Crowds of bidders and spectators spilled out from underneath the tent in front of the Schoharie County Court House as Treasurer Bill Cherry and helpers sold 34 properties that had been taken for delinquent taxes.
Mr. Cherry and other auction organizers predicted the properties would raise $450,500. With the unpaid taxes totaling $260,903, the county would net a little less than $190,000.
Instead, the county made out much better. The properties sold for $568,000, so the county netted $307,096.
“The auction was a great success,” Mr. Cherry said. “Given the state of the economy and the real estate market, it exceeded our expectations.”
Two properties tied for the highest hammer price: Two cabins on 57 acres in Conesville and a two-family home in the Village of Middleburgh.
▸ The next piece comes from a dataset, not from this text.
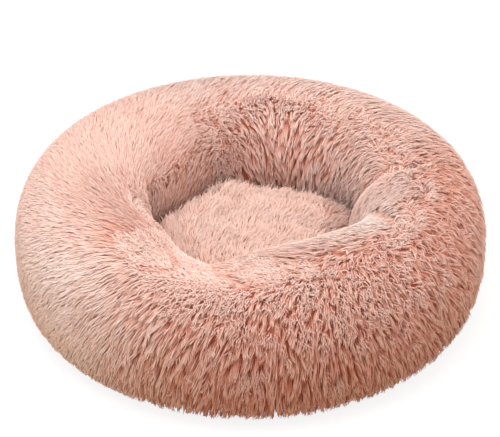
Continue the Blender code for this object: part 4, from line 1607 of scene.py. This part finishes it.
@dataclass
class Zip:
    """The zip round the lower back seam, with its spiral coils, stops, slider and pull."""

    bolster: Bolster
    start: float = 18
    end: float = 162
    turn: float = -40
    tape_width: float = 0.0160
    tape_inner: float = 0.0008
    tape_outer: float = 0.0014
    coil_inner: float = 0.0018
    coil_height: float = 0.0015
    coil_width: float = 0.0022
    coil_gap: float = 0.0005
    coil_pitch: float = 0.0015
    coil_wire: float = 0.00028
    end_margin: float = 0.0080
    metal_round: float = 0.00022

    def coil(self, name: str, side: int, material) -> bpy.types.Object:
        """Make one coil, a flattened spiral of wire that is sewn along its tape.

        Args:
            name: The object's name.
            side: 1 for the upper coil and -1 for the lower one.
            material: Its material.

        Returns:
            The object.
        """
        margin = self.bolster.angle_for(self.end_margin)
        start, end = self.start + margin, self.end - margin
        pitch = self.bolster.angle_for(self.coil_pitch)
        loops = int((end - start) / pitch)
        phase = np.linspace(0, 2 * math.pi * loops, loops * 10)
        angle = start + (end - start) * phase / phase[-1]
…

Each went for $87,000.
Two adjoining parcels sold as one straddled the Summit-Jefferson line. Totaling 57 acres, they brought $65,000.
An 11-acre parcel with a pond in Richmondville went for a bid of $32,000.
Mr. Cherry and his staff, along with a team from the Real Property Tax Service, estimate what each property would bring. They targeted the Richmondville piece for $10,000.
“It seems like large tracts of land were what people were looking for, not so much a house on a lot,” Mr. Cherry said.
Those buyers were apparently satisfied even though bids blew by the county’s expectations.
In other cases, however, bidders came away with genuine bargains, getting properties far under county estimates.
Mr. Cherry and his appraisers predicted two single-family homes in Sharon would go for $40,000 each. Instead, one went for $19,000; the other, for $17,800.
“Some people got a heck of a bargain,” Mr. Cherry said. “I think if people who didn’t come to the auction see that, they’ll come next year.”
One final bargain was the former Lakeview House in Summit. It sold for $26,000, though Mr. Cherry was hoping for $50,000.
He said Schoharie County is one of the very few––maybe the only––county in the state to hold its own auction of tax-delinquent properties. Most others hire an auction service, paying the auctioneer 10 percent of the proceeds.
“Our office and Real Property do a terrific job putting this together,” Mr. Cherry said. “And Central Data Processing has the catalog [of properties] online.
“It’s a real team effort and a winning combination. I think we do it well for a small county.”